A União não pode intervir diretamente nos municípios situados em Estados, pois isso violaria a autonomia estadual. Nesses casos, cabe ao Estado intervir no respectivo Município (intervenção estadual). A União somente intervém em municípios localizados em territórios federais.

Art. 36, CF/88

O procedimento varia conforme o motivo da intervenção:

  1. Decretação direta pelo Presidente da República, nos casos dos incisos I, II, III e V, art. 34. → É ato discricionário e político, precedido da oitiva do Conselho da República e do Conselho de Defesa Nacional.

  2. Por requisição do Poder Judiciário, nos casos dos incisos IV e VI, art. 34. → Aqui, o Presidente não tem discricionariedade para deixar de intervir, pois trata-se de requisição (obrigatória), e não de mero pedido.

  3. Por representação interventiva do Procurador-Geral da República, nos casos do inciso VII, art. 34. → O PGR propõe ação de intervenção perante o STF, que, se julgar procedente, requisitará a intervenção ao Presidente da República.

Natureza Jurídica e Características

  • Medida política e excepcional: somente aplicada quando os meios ordinários falham.
  • Temporária: dura o tempo estritamente necessário à normalização da situação.
  • Controlada: deve ser motivada e formalizada por decreto presidencial.
  • Finalística: busca sempre restaurar o equilíbrio federativo e o cumprimento da Constituição.

Procedimento: Decretação, Execução e Controle

  1. Decretação

    • O Presidente da República decreta a intervenção.

    • O decreto deve especificar:

      • a amplitude da intervenção;
      • o prazo;
      • as condições de execução;
      • o nome do interventor, se houver.
    • Deve ser submetido ao Congresso Nacional, que pode aprovar, modificar ou rejeitar o decreto.

  2. Execução

    • Durante a intervenção, o interventor exerce as funções necessárias para restaurar a normalidade institucional.
    • Ao final, o interventor presta contas ao Presidente da República, que elabora relatório circunstanciado.
  3. Controle político e judicial

    • O Congresso Nacional exerce controle político (art. 49, IV, CF).
    • O Poder Judiciário pode analisar eventual abuso por meio de mandado de segurança, habeas corpus ou ação direta de inconstitucionalidade.

Distinções Importantes

Situação Quem solicita Natureza do ato Discricionariedade do Presidente
Pedido de intervenção (Poder Executivo/Legislativo Estadual) Pedido Ato político Sim, o Presidente avalia
Requisição do STF/STJ/TSE Requisição Ato vinculado Não há discricionariedade
Representação interventiva (PGR → STF → Presidente) Requisição após decisão judicial Vinculado Parcial (apenas tempo e modo)
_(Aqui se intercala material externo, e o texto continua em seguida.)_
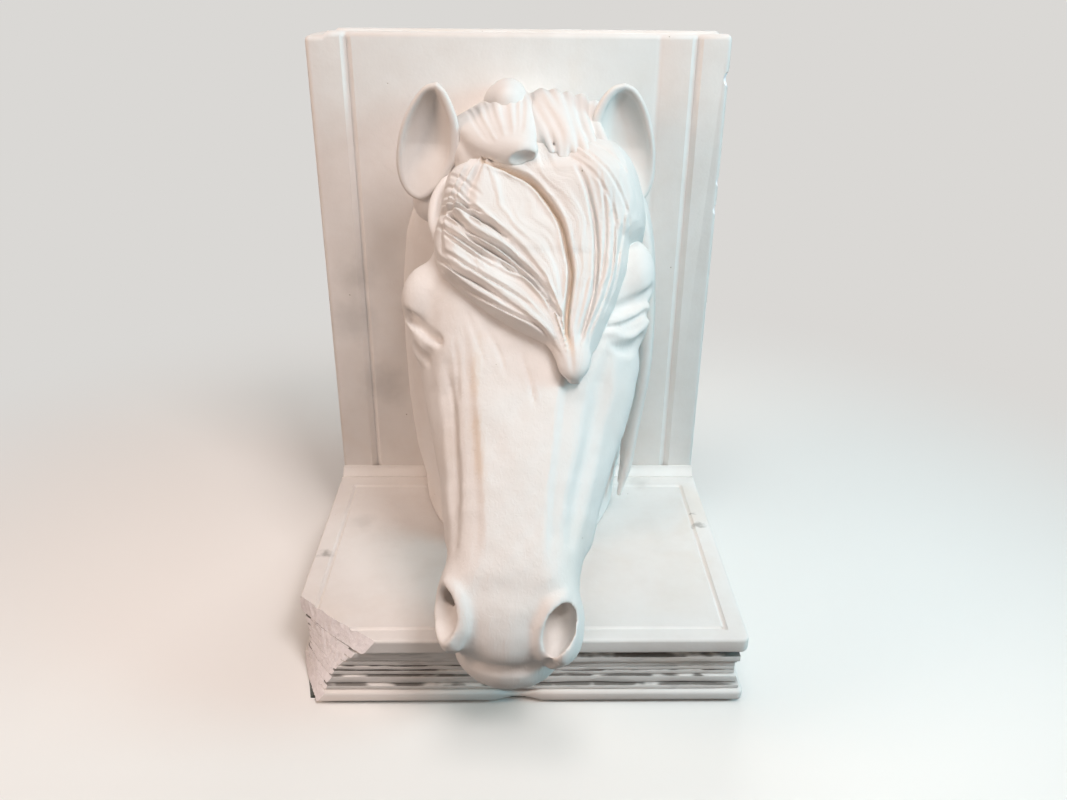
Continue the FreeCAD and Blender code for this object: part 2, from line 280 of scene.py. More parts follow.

Exemplo prático: Intervenção Federal no Rio de Janeiro (2018)

Em 2018, o então Presidente Michel Temer decretou intervenção federal na área de segurança pública do Estado do Rio de Janeiro, nomeando o General Braga Netto como interventor. O caso gerou debate sobre a necessidade de oitiva prévia do Conselho da República e do Conselho de Defesa Nacional.

O STF entendeu que a oitiva é obrigatória, mas de caráter opinativo, ou seja, não vincula a decisão presidencial (ADPF 527, Rel. Min. Cármen Lúcia, julgamento em 2018).

Jurisprudência Relevante do STF

ADI 2.436/DF

O STF reafirmou que a intervenção é medida excepcional, de interpretação restritiva, e que deve sempre respeitar o princípio da autonomia dos entes federativos.

ADI 4.537/DF

O Supremo reconheceu que, durante o período de intervenção, não é possível alterar a Constituição Federal, pois o regime é excepcional e visa restaurar a ordem, não reformar o texto constitucional.

ADI 5.893/RJ (2018)

Tratou da constitucionalidade do decreto de intervenção federal no Rio de Janeiro. O STF entendeu que o decreto não é passível de controle jurisdicional amplo, por se tratar de ato político, salvo evidente abuso ou desvio de finalidade.